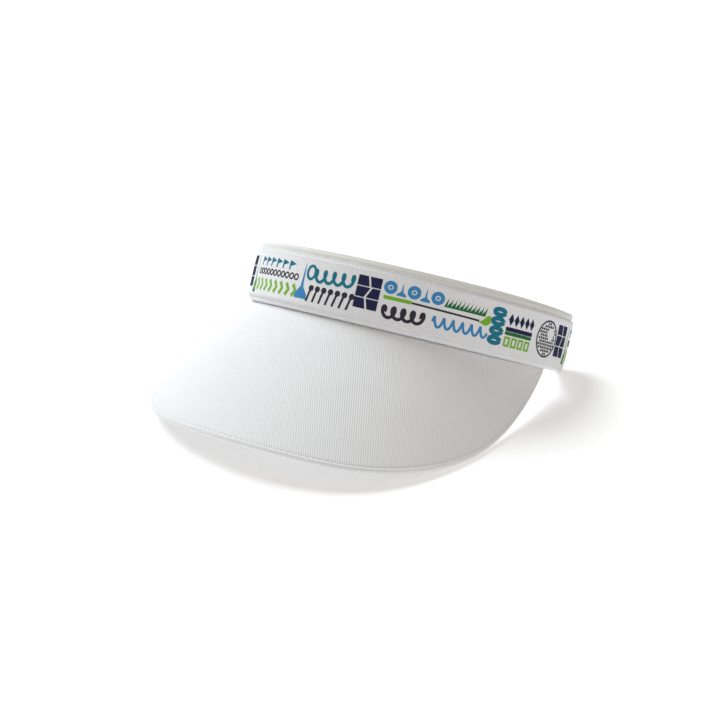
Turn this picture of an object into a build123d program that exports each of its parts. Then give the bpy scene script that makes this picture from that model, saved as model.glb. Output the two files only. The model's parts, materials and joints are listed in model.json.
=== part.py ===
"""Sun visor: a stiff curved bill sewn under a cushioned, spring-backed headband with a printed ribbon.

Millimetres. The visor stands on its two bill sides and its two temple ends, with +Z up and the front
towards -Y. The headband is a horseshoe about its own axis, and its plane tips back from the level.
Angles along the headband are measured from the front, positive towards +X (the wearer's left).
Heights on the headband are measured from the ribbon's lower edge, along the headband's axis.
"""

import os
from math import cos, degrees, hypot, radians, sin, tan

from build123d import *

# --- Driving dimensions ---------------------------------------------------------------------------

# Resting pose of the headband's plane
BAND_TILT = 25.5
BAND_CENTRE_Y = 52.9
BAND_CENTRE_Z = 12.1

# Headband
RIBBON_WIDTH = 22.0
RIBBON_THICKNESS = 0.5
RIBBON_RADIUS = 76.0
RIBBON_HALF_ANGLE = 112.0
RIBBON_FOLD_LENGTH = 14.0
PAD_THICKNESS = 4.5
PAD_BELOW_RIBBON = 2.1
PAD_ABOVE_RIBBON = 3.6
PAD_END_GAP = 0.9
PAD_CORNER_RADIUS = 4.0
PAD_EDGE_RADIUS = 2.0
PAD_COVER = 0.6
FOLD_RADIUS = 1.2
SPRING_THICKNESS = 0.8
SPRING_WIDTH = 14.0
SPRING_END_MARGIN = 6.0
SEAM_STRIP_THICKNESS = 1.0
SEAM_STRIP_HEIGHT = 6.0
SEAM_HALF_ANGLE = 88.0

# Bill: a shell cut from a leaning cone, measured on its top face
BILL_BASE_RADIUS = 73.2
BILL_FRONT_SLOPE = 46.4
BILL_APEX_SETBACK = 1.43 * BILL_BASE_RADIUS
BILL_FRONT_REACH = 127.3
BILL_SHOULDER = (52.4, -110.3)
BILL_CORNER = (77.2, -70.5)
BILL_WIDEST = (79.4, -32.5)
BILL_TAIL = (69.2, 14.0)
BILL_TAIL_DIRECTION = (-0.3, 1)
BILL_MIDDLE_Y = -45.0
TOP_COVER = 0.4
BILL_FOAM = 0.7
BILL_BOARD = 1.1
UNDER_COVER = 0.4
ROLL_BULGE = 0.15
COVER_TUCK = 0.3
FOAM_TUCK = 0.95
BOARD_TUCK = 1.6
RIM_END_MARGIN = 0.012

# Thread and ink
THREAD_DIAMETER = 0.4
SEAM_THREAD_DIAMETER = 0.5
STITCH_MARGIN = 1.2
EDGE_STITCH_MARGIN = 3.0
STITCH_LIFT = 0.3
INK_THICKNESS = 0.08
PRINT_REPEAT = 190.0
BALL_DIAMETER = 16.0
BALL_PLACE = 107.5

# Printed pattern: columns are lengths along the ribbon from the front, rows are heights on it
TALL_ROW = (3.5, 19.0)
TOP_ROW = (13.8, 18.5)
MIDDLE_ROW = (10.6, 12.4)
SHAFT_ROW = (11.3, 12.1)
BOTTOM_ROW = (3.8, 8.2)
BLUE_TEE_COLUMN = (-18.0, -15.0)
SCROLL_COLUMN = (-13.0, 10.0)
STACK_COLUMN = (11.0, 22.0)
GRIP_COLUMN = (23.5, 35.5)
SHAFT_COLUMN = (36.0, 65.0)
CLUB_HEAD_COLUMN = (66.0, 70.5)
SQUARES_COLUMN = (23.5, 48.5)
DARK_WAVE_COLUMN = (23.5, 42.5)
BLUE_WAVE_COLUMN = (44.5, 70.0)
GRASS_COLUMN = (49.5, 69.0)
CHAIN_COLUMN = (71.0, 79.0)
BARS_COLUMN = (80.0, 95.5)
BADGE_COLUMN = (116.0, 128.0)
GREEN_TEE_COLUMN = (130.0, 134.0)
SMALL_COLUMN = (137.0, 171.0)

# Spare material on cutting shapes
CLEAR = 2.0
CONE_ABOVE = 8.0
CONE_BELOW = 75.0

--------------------

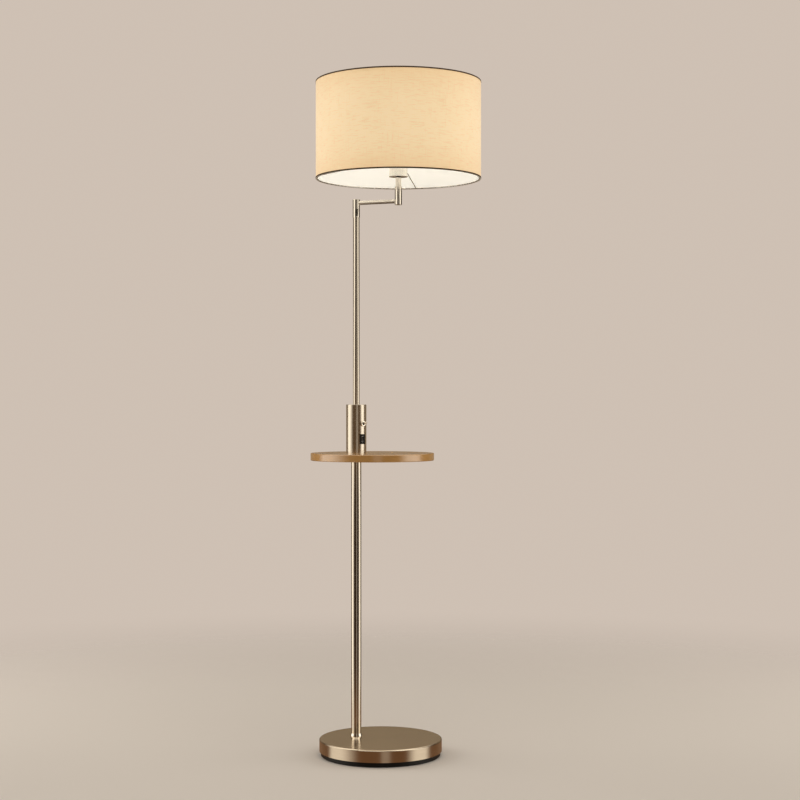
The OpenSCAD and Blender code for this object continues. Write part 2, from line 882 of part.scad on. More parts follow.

--------------------

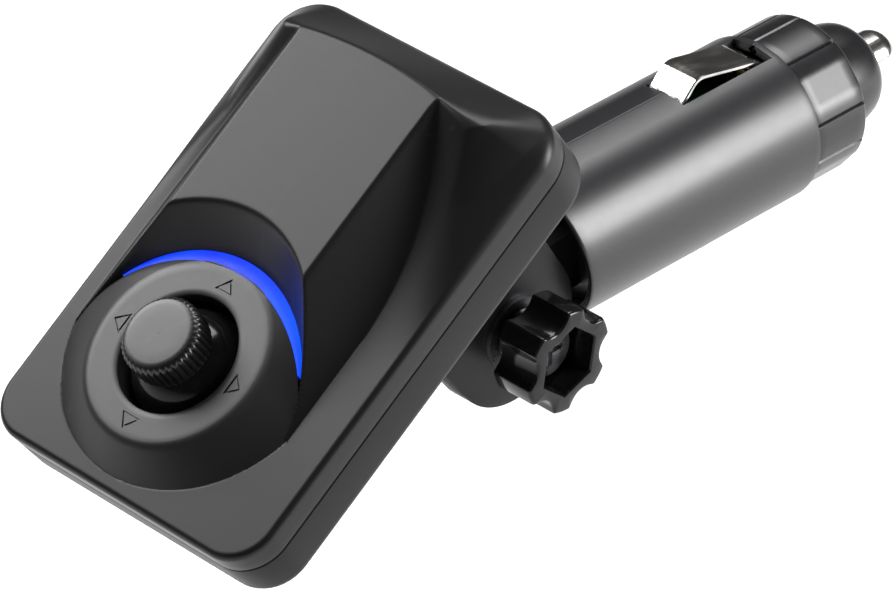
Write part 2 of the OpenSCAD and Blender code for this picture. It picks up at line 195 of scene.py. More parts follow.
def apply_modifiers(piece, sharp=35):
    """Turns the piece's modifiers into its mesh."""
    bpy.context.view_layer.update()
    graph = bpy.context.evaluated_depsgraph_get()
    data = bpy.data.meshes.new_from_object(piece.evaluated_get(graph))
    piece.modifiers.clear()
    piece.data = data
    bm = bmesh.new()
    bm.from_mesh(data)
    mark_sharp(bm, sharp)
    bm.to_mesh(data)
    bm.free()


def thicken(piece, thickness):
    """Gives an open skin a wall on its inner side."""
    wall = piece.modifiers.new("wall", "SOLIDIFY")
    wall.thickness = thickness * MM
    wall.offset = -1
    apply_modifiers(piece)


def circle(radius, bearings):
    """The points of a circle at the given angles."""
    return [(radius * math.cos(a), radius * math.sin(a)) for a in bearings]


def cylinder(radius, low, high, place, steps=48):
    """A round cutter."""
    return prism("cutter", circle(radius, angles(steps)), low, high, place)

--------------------

■ **Directive**
The lines to return run from the one containing "Write part 2 of" down to the one containing "low, high, place)"; give them exactly, both included, and no others.

■ **Task solution**
Write part 2 of the OpenSCAD and Blender code for this picture. It picks up at line 195 of scene.py. More parts follow.
def apply_modifiers(piece, sharp=35):
    """Turns the piece's modifiers into its mesh."""
    bpy.context.view_layer.update()
    graph = bpy.context.evaluated_depsgraph_get()
    data = bpy.data.meshes.new_from_object(piece.evaluated_get(graph))
    piece.modifiers.clear()
    piece.data = data
    bm = bmesh.new()
    bm.from_mesh(data)
    mark_sharp(bm, sharp)
    bm.to_mesh(data)
    bm.free()


def thicken(piece, thickness):
    """Gives an open skin a wall on its inner side."""
    wall = piece.modifiers.new("wall", "SOLIDIFY")
    wall.thickness = thickness * MM
    wall.offset = -1
    apply_modifiers(piece)


def circle(radius, bearings):
    """The points of a circle at the given angles."""
    return [(radius * math.cos(a), radius * math.sin(a)) for a in bearings]


def cylinder(radius, low, high, place, steps=48):
    """A round cutter."""
    return prism("cutter", circle(radius, angles(steps)), low, high, place)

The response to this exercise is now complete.